It rarely begins with soldiers.
More often, it begins with a sentence, spoken casually, almost jokingly, by a powerful Western man who knows history will not be applied to him.
“I want to buy Greenland.”
When Donald Trump suggested that the United States should take over Greenland from Denmark, much of the Western world laughed. The comment was dismissed as unserious, absurd, and another example of Trump’s political theatrics. But outside the West, among people whose histories are scarred by empire, the laughter sounded familiar.
Because colonisation does not announce itself as violence.
It announces itself as interesting.
Interest dressed up as strategy.
Interest framed as security.
Interest justified as inevitability.
Trump’s Greenland rhetoric was not an anomaly. It was a confession. A rare moment when the West said out loud what it has practised quietly for centuries, and that power entitles you to decide the fate of other people’s land.
Greenland is not empty. It is not a bargaining chip. It is home to Indigenous Inuit communities who have already endured generations of control, extraction, and paternalism, first under Denmark, now under a global Western order that treats land as valuable only when it can be exploited.
And this is where the discomfort begins.
For once, the colonial gaze turned inward.
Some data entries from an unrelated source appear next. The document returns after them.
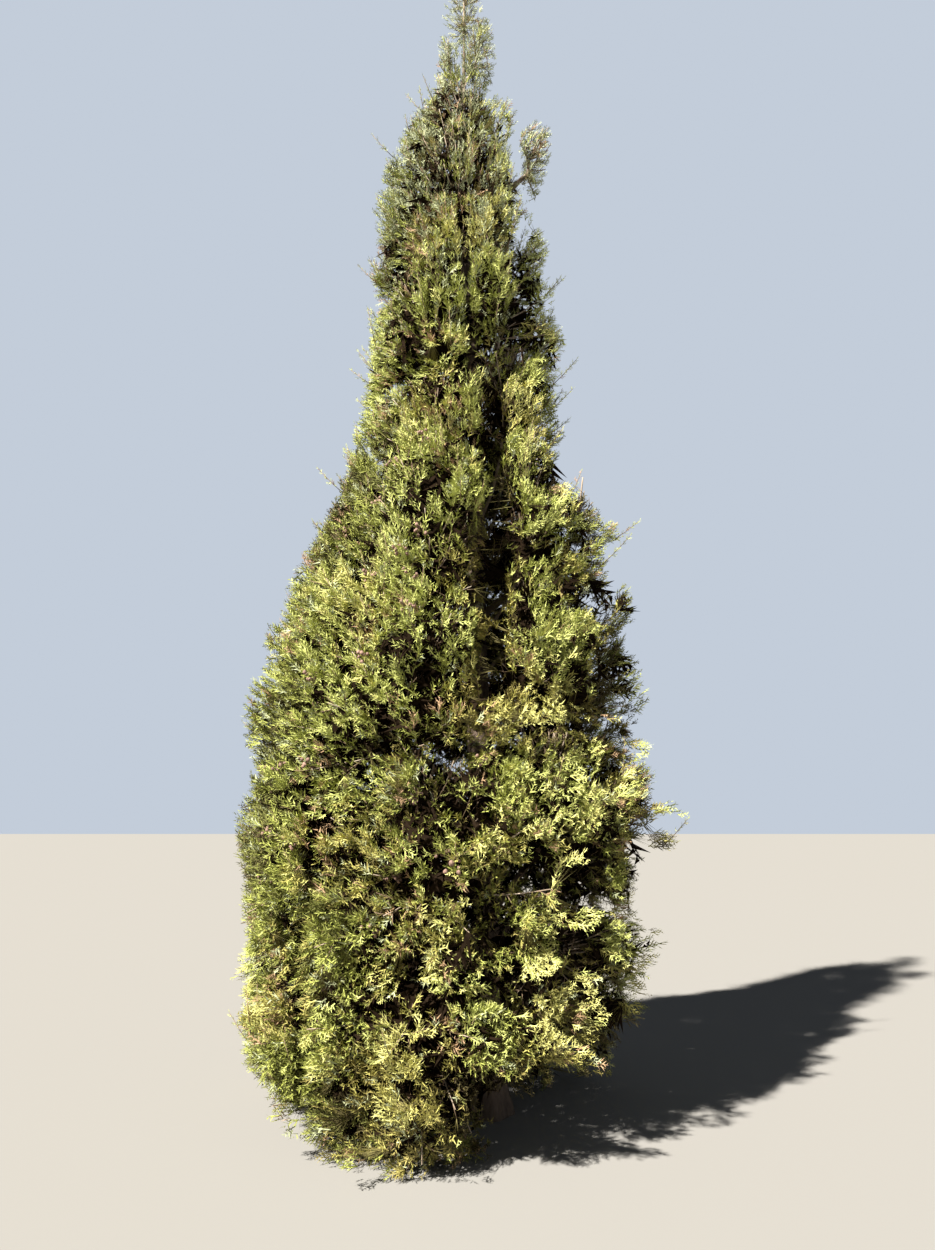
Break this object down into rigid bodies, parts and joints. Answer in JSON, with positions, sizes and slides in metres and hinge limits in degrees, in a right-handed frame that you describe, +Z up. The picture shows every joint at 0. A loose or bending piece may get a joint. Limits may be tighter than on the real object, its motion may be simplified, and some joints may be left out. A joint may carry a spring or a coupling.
{
  "type": "saharan cypress tree",
  "caption": "Young Saharan cypress, a narrow cone of upswept plumes of scaly foliage round one straight trunk, with an open leader, rooted in level ground",
  "frame": {"origin": "middle of the trunk's flat cut at ground level", "axes": "+Z up along the trunk, -Y the side that faces the viewer, +X the viewer's right"},
  "size_m": [2.383, 2.431, 6.6386],
  "materials": {
    "bark": "rough stringy bark",
    "foliage": "matte scale leaves"
  },
  "bodies": {
    "root": {"bough_low_1": "bark", "bough_low_2": "bark", "bough_low_3": "bark", "bough_low_4": "bark", "bough_low_5": "bark", "bough_low_6": "bark", "bough_middle_1": "bark", "bough_middle_2": "bark", "bough_middle_3": "bark", "bough_middle_4": "bark", "bough_middle_5": "bark", "bough_skirt_1": "bark", "bough_skirt_2": "bark", "bough_skirt_3": "bark", "bough_skirt_4": "bark", "bough_skirt_5": "bark", "bough_skirt_6": "bark", "bough_tuft_right_high": "bark", "bough_tuft_right_shoulder": "bark", "foliage_crest_1": "foliage", "foliage_crest_2": "foliage", "foliage_crest_3": "foliage", "foliage_high_1": "foliage", "foliage_high_2": "foliage", "foliage_high_3": "foliage", "foliage_leader_left": "foliage", "foliage_leader_right": "foliage", "foliage_leader_tip": "foliage", "foliage_low_1": "foliage", "foliage_low_2": "foliage", "foliage_low_3": "foliage", "foliage_low_4": "foliage", "foliage_low_5": "foliage", "foliage_low_6": "foliage", "foliage_middle_1": "foliage", "foliage_middle_2": "foliage", "foliage_middle_3": "foliage", "foliage_middle_4": "foliage", "foliage_middle_5": "foliage", "foliage_shoulder_1": "foliage", "foliage_shoulder_2": "foliage", "foliage_shoulder_3": "foliage", "foliage_shoulder_4": "foliage", "foliage_shoulder_5": "foliage", "foliage_skirt_1": "foliage", "foliage_skirt_2": "foliage", "foliage_skirt_3": "foliage", "foliage_skirt_4": "foliage", "foliage_skirt_5": "foliage", "foliage_skirt_6": "foliage", "foliage_spire_1": "foliage", "foliage_spire_2": "foliage", "foliage_spire_3": "foliage", "foliage_tuft_right_high": "foliage", "foliage_tuft_right_shoulder": "foliage", "foliage_waist_1": "foliage", "foliage_waist_2": "foliage", "foliage_waist_3": "foliage", "foliage_waist_4": "foliage", "trunk": "bark"}
  },
  "joints": []
}
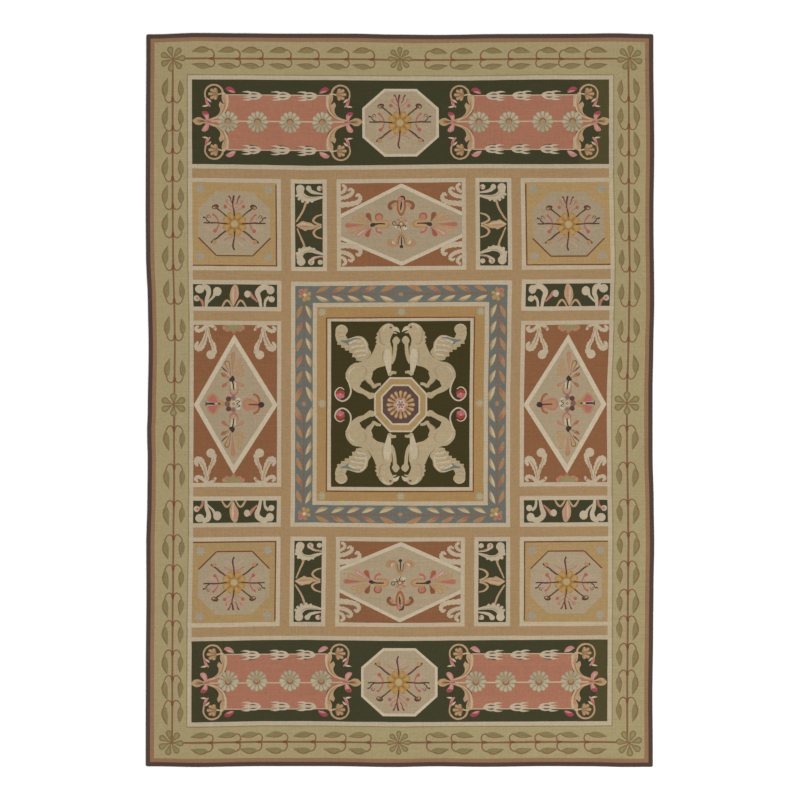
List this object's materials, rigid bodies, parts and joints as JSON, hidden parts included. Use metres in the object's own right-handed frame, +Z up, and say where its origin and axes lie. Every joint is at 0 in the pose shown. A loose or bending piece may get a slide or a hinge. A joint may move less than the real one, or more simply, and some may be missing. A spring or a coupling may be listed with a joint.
{
  "type": "area rug",
  "caption": "Large rectangular flat area rug of woven wool with an inlaid panelled design and a dark woven tape sewn round its edge.",
  "frame": {"origin": "middle of the underside, on the floor, at the centre of the rug's bounding box", "axes": "+Y along the rug's length towards its head, +X across its width, +Z up out of its face"},
  "size_m": [2.75, 3.9696, 0.0056],
  "materials": {
    "woven_wool": "matte wool, many dyed colours",
    "edge_tape": "matte dark brown wool tape"
  },
  "bodies": {
    "root": {"woven_cloth": "woven_wool", "tape_left": "edge_tape", "tape_right": "edge_tape", "tape_head": "edge_tape", "tape_foot": "edge_tape"}
  },
  "joints": []
}
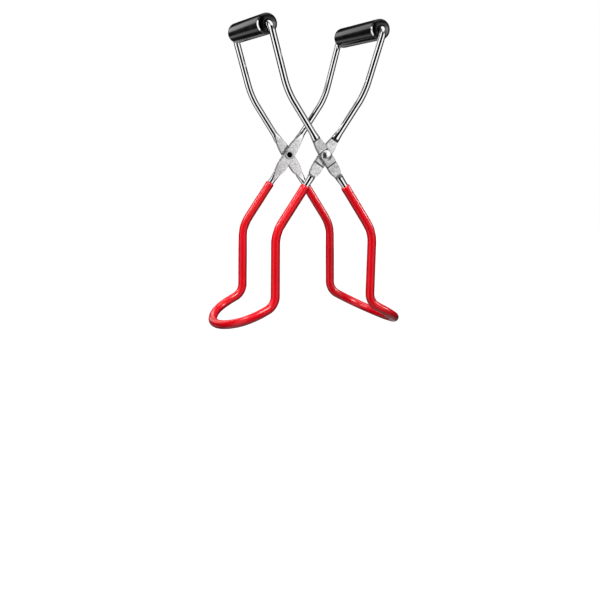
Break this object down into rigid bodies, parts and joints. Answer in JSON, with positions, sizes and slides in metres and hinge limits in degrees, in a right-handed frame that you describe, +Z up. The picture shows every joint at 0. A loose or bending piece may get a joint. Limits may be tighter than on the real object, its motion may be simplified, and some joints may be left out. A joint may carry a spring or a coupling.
{
  "type": "jar lifter",
  "caption": "Scissor-action wire lifter with tilted, vinyl-coated jaw loops that clamp round a jar's neck, and a grip on each handle.",
  "frame": {"origin": "on the common axis of the two rivets, half-way between the front rivet and the rear rivet", "axes": "+Z up from the rivets to the grips, +Y along the rivets' axis from the front side to the rear side, X the way the jaws open: the outer frame's jaw is on +X and its grip on -X"},
  "size_m": [0.1396, 0.0876, 0.2161],
  "materials": {
    "chromed_wire": "mirror-bright plated steel wire, satin where it is pressed flat",
    "jaw_vinyl": "glossy dipped vinyl",
    "grip_plastic": "glossy moulded plastic",
    "rivet_steel": "bright plated steel, worn on the crown"
  },
  "bodies": {
    "inner_half": {"inner_frame": "chromed_wire", "inner_jaw_coating": "jaw_vinyl", "front_rivet": "rivet_steel", "rear_rivet": "rivet_steel"},
    "outer_half": {"outer_frame": "chromed_wire", "outer_jaw_coating": "jaw_vinyl"},
    "outer_grip": {"outer_grip": "grip_plastic"},
    "inner_grip": {"inner_grip": "grip_plastic"}
  },
  "joints": [
    {"name": "scissor_pivot", "type": "hinge", "parent": "inner_half", "child": "outer_half", "pos_m": [0, 0, 0], "axis": [0, 1, 0], "range_deg": [-78, 35]},
    {"name": "outer_grip_spin", "type": "hinge", "parent": "outer_half", "child": "outer_grip", "pos_m": [-0.0412, 0, 0.0869], "axis": [0, 1, 0], "continuous": true},
    {"name": "inner_grip_spin", "type": "hinge", "parent": "inner_half", "child": "inner_grip", "pos_m": [0.0412, 0, 0.0869], "axis": [0, 1, 0], "continuous": true}
  ]
}
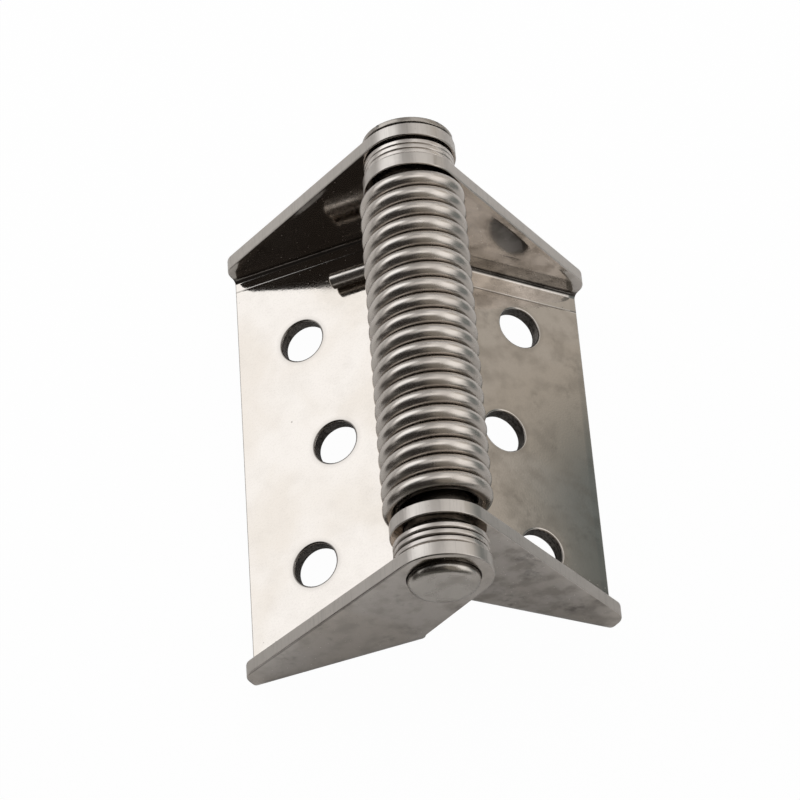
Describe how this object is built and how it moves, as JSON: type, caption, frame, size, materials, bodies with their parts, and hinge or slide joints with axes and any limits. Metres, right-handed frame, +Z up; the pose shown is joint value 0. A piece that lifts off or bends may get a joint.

A European country, once a beneficiary of empire, found itself spoken of the way Africa, Asia, and Latin America have been spoken of for centuries. Denmark was confronted with the language of acquisition, strategic necessity, and power imbalance that Europe perfected and exported worldwide.
The West has used this language everywhere.
It was used to carve up Africa at the Berlin Conference.
It was used to dispossess Indigenous peoples in the Americas.
It used it to carve out Asia, destabilise the Middle East, and redraw nations with straight lines and crooked intentions.
Now, for a brief moment, the script flipped.
That is what colonisation feels like.
It feels like being discussed rather than consulted.
It feels like your land reduced to minerals, shipping lanes, and military advantage.
It feels like powerful Western men debating your future in rooms you will never enter, using words like “global stability” to sanitise desire.
The West has always wrapped conquest in logic.
It said the empire would bring civilisation.
It said occupation would bring order.
It said intervention would bring democracy.
And when none of those things arrived, it blamed the colonised.
What made Trump’s Greenland remarks so revealing was not their cruelty, but their honesty. There was no civilising mission this time. No humanitarian disguise. Just the blunt assumption that a stronger Western power could, and should, take what it wants.
For much of the Global South, this was not shocking. It was recognition.
The same West that redraws borders, then lectures about sovereignty.
The same West that destabilises regions, then moralises about governance.
The same West that conducts airstrikes, sanctions economies, and calls it a partnership.
Colonisation is not just history.
It is structured.
It is a habit.
It is narrative control.
Who gets to define violence?
Who gets to decide whose lives matter?
Who gets to frame resistance as extremism and obedience as cooperation?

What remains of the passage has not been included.